(Exercise brief): Output only the lines running from the line bearing "INNER_STEP_TOPS.forEach((height, index) =>" through the line bearing "obj.matrix_world = Matrix.Identity(4)", character for character.

++++ Given material

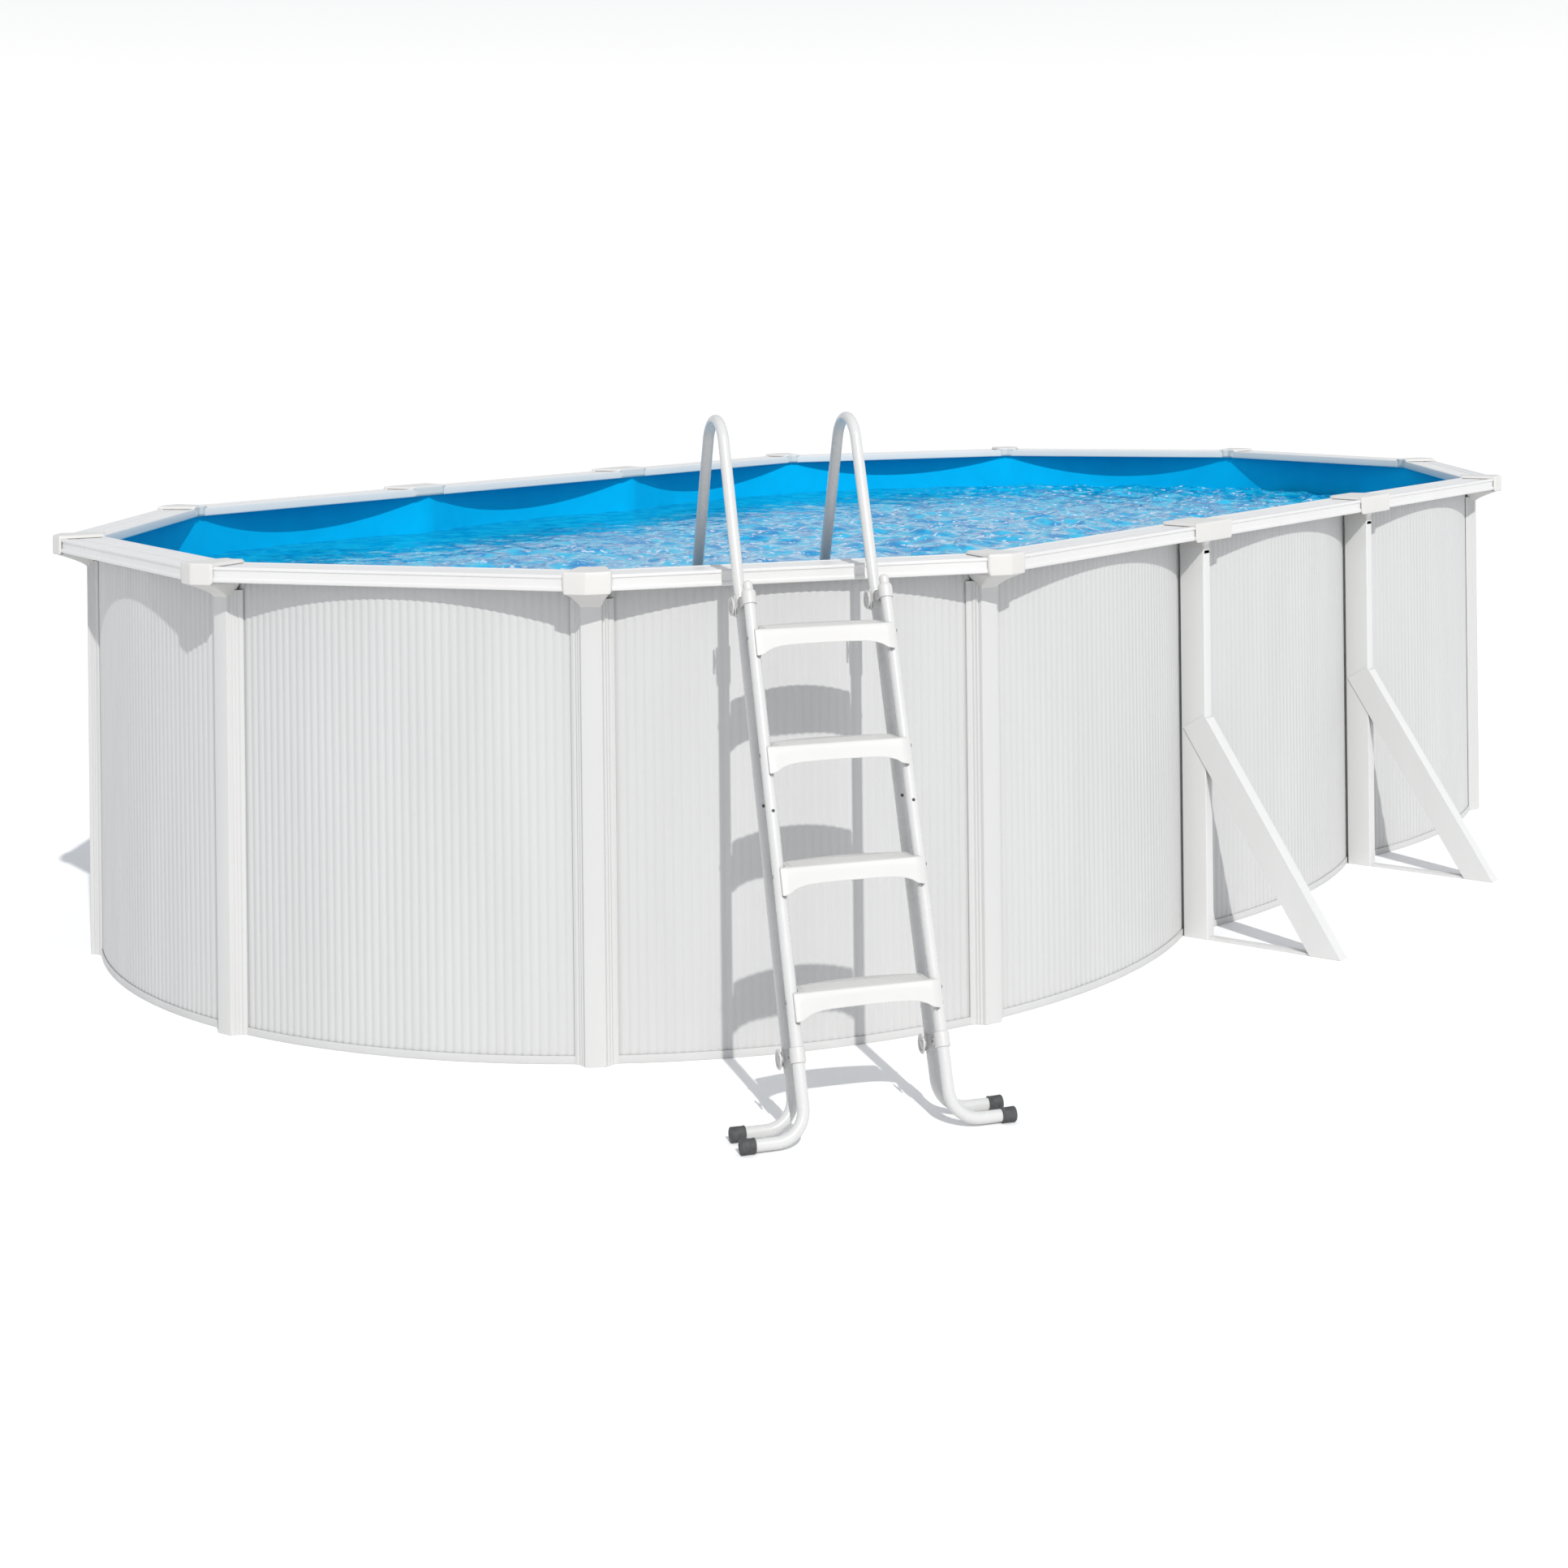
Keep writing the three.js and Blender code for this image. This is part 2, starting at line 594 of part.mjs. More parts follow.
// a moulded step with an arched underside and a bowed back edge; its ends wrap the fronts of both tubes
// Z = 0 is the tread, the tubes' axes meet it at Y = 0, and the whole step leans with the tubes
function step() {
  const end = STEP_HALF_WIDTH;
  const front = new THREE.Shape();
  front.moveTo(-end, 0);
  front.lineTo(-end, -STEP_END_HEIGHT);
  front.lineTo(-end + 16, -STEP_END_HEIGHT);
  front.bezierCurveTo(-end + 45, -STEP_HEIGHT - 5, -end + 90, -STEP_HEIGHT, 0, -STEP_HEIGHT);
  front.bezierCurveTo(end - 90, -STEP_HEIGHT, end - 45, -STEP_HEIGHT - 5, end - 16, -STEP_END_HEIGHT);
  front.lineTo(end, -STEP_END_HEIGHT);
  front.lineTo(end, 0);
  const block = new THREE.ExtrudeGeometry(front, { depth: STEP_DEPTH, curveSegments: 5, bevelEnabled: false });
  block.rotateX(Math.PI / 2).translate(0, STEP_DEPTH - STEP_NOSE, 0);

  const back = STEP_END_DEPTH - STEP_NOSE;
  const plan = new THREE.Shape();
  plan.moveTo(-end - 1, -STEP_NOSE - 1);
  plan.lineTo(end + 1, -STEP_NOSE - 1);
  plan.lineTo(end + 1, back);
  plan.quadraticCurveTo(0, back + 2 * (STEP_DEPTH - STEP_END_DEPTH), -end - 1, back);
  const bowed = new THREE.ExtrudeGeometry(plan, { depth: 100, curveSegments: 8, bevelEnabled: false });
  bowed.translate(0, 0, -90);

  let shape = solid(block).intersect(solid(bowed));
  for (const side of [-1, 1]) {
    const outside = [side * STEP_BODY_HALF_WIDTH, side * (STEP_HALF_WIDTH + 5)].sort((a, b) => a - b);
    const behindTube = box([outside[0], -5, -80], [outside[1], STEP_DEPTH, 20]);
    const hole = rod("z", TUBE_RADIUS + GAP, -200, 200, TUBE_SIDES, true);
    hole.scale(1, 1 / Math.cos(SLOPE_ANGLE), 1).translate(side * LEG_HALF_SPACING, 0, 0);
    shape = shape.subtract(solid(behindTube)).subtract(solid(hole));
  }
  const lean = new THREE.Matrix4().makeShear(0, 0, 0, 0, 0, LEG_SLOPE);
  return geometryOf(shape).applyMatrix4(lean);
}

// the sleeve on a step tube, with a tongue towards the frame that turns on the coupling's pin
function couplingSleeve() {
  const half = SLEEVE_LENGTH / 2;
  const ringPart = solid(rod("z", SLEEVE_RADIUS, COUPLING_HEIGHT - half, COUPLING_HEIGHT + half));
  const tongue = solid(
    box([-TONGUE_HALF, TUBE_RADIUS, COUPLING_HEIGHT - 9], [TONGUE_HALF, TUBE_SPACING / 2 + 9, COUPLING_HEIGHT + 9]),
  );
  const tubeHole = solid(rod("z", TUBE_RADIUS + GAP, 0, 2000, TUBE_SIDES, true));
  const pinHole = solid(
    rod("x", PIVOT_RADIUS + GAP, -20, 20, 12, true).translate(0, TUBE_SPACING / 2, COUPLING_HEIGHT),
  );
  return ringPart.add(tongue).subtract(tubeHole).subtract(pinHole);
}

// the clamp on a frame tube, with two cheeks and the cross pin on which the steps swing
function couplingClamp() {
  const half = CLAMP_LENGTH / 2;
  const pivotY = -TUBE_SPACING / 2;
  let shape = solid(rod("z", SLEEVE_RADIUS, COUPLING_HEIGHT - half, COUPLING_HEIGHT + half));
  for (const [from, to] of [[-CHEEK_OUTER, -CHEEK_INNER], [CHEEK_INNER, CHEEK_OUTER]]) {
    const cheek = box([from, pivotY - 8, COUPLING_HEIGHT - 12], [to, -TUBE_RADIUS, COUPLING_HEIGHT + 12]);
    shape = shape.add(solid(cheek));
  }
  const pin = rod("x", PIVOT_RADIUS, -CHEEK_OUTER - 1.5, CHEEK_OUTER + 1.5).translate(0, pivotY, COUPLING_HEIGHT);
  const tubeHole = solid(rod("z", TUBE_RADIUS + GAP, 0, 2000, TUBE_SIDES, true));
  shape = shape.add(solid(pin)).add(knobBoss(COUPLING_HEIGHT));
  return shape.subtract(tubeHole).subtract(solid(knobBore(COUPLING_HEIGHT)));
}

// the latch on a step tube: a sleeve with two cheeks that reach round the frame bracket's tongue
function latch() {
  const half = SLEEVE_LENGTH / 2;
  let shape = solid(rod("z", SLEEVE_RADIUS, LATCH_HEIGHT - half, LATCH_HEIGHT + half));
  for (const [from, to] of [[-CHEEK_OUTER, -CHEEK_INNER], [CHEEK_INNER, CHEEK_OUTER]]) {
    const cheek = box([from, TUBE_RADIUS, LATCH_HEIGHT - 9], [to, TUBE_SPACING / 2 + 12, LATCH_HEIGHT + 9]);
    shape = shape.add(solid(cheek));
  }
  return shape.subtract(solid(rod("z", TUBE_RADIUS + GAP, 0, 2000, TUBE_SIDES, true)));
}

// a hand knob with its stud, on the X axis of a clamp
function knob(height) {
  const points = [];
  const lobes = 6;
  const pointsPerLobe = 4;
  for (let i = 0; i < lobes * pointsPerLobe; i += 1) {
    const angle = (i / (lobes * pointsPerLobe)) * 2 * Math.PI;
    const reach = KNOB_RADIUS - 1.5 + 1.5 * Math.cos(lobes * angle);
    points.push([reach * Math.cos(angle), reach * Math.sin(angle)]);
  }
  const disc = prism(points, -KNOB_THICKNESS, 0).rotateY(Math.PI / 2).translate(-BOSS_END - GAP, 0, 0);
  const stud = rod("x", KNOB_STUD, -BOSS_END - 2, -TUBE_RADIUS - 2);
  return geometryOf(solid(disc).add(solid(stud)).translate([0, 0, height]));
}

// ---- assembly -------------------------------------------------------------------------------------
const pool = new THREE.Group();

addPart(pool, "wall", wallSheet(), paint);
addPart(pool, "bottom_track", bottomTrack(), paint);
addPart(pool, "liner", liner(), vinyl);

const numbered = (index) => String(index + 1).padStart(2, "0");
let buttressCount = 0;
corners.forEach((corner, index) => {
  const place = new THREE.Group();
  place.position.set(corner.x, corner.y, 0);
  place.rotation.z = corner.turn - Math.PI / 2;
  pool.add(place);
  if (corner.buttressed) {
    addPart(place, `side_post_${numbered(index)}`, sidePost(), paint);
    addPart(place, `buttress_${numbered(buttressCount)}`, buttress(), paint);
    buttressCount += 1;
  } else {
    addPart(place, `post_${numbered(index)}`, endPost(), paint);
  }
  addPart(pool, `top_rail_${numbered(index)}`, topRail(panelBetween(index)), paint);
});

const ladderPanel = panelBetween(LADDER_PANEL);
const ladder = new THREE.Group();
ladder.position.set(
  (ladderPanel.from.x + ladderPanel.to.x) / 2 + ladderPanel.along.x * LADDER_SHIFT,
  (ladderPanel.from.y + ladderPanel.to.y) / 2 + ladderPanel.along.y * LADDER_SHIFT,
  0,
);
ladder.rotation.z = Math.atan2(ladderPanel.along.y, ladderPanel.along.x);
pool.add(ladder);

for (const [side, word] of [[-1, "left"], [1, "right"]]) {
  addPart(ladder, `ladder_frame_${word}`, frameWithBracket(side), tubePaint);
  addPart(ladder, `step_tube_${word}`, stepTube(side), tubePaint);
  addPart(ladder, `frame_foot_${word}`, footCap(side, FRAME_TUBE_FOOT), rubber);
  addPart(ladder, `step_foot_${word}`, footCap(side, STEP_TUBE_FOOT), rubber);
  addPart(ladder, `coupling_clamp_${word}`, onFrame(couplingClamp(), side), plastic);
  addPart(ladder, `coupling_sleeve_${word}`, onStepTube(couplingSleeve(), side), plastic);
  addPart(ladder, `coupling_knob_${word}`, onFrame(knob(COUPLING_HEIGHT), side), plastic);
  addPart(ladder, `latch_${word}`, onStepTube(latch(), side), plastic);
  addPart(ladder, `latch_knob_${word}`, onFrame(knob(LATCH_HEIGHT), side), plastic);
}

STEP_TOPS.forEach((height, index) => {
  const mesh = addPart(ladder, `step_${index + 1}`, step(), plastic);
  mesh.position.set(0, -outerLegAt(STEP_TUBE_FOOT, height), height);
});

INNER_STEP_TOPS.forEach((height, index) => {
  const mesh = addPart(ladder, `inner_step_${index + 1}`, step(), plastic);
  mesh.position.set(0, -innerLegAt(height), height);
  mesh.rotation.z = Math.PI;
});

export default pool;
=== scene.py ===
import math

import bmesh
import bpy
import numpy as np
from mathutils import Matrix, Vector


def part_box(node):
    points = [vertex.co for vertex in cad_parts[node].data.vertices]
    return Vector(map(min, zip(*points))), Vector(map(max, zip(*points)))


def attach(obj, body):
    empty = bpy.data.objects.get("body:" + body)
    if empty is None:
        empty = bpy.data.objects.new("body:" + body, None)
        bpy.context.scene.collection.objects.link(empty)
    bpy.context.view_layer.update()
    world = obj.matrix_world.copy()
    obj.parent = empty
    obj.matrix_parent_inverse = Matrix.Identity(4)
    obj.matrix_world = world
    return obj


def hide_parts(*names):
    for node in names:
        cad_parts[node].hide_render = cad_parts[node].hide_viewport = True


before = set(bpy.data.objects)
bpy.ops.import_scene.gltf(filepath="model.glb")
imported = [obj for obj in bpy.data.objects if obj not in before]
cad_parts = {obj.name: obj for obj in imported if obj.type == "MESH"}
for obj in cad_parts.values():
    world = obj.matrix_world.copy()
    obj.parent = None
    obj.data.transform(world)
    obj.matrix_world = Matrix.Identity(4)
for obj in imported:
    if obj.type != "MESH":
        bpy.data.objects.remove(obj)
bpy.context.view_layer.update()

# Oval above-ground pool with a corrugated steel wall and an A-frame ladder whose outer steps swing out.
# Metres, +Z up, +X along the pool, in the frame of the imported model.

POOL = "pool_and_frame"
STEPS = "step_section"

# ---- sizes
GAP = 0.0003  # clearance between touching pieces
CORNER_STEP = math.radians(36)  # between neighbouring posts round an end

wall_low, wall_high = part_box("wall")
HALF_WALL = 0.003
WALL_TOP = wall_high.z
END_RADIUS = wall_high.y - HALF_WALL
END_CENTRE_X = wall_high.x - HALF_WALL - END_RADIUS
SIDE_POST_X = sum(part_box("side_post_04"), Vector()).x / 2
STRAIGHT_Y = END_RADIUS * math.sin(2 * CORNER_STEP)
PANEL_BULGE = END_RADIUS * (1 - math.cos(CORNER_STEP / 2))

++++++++

(Reply to the task):
INNER_STEP_TOPS.forEach((height, index) => {
  const mesh = addPart(ladder, `inner_step_${index + 1}`, step(), plastic);
  mesh.position.set(0, -innerLegAt(height), height);
  mesh.rotation.z = Math.PI;
});

export default pool;
=== scene.py ===
import math

import bmesh
import bpy
import numpy as np
from mathutils import Matrix, Vector


def part_box(node):
    points = [vertex.co for vertex in cad_parts[node].data.vertices]
    return Vector(map(min, zip(*points))), Vector(map(max, zip(*points)))


def attach(obj, body):
    empty = bpy.data.objects.get("body:" + body)
    if empty is None:
        empty = bpy.data.objects.new("body:" + body, None)
        bpy.context.scene.collection.objects.link(empty)
    bpy.context.view_layer.update()
    world = obj.matrix_world.copy()
    obj.parent = empty
    obj.matrix_parent_inverse = Matrix.Identity(4)
    obj.matrix_world = world
    return obj


def hide_parts(*names):
    for node in names:
        cad_parts[node].hide_render = cad_parts[node].hide_viewport = True


before = set(bpy.data.objects)
bpy.ops.import_scene.gltf(filepath="model.glb")
imported = [obj for obj in bpy.data.objects if obj not in before]
cad_parts = {obj.name: obj for obj in imported if obj.type == "MESH"}
for obj in cad_parts.values():
    world = obj.matrix_world.copy()
    obj.parent = None
    obj.data.transform(world)
    obj.matrix_world = Matrix.Identity(4)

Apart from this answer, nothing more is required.